- Exercise inputs
──────────

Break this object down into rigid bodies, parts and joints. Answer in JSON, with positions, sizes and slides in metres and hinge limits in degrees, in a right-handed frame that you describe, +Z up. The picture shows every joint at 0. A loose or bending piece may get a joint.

──────────

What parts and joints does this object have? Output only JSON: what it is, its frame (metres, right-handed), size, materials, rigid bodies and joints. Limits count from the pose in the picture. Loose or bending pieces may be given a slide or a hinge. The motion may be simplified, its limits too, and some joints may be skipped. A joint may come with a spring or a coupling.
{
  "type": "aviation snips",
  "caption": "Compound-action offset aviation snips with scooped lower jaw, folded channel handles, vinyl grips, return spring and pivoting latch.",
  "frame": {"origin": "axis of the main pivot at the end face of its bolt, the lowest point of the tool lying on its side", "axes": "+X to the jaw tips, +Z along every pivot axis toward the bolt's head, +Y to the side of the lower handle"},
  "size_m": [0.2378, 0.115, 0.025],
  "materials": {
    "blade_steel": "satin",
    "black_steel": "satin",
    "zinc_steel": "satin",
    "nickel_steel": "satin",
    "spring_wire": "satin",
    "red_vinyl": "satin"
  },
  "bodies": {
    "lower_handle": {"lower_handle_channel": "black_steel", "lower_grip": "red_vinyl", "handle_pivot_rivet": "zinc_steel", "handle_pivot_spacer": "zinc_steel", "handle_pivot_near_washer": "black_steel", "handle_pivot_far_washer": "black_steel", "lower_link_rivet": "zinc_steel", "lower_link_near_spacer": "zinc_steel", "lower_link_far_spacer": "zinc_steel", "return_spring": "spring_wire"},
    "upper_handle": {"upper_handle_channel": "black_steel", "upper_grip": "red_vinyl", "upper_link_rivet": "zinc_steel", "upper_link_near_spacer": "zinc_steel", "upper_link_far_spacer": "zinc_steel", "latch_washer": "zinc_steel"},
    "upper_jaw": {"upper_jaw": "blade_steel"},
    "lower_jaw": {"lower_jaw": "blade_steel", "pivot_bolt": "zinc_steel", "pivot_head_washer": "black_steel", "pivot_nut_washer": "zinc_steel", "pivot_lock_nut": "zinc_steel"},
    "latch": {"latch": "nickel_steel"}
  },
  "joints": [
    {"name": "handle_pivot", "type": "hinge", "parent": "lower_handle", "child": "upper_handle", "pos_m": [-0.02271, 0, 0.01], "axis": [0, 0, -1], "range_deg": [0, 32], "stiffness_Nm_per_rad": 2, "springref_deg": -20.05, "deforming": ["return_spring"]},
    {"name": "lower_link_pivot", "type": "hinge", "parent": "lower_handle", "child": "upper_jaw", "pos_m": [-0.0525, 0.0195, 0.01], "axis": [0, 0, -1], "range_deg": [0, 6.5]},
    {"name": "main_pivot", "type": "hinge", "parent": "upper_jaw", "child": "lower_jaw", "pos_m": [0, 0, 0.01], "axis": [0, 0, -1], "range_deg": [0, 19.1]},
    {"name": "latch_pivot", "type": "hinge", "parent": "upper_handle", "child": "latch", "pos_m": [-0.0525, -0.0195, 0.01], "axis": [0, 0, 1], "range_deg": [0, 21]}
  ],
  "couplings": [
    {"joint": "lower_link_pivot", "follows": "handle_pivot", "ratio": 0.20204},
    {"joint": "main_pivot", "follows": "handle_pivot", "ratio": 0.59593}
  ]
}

──────────

- Task requirements
Which lines contain the word "every"? Copy each of them.

- Task answer
Break this object down into rigid bodies, parts and joints. Answer in JSON, with positions, sizes and slides in metres and hinge limits in degrees, in a right-handed frame that you describe, +Z up. The picture shows every joint at 0. A loose or bending piece may get a joint.
  "frame": {"origin": "axis of the main pivot at the end face of its bolt, the lowest point of the tool lying on its side", "axes": "+X to the jaw tips, +Z along every pivot axis toward the bolt's head, +Y to the side of the lower handle"},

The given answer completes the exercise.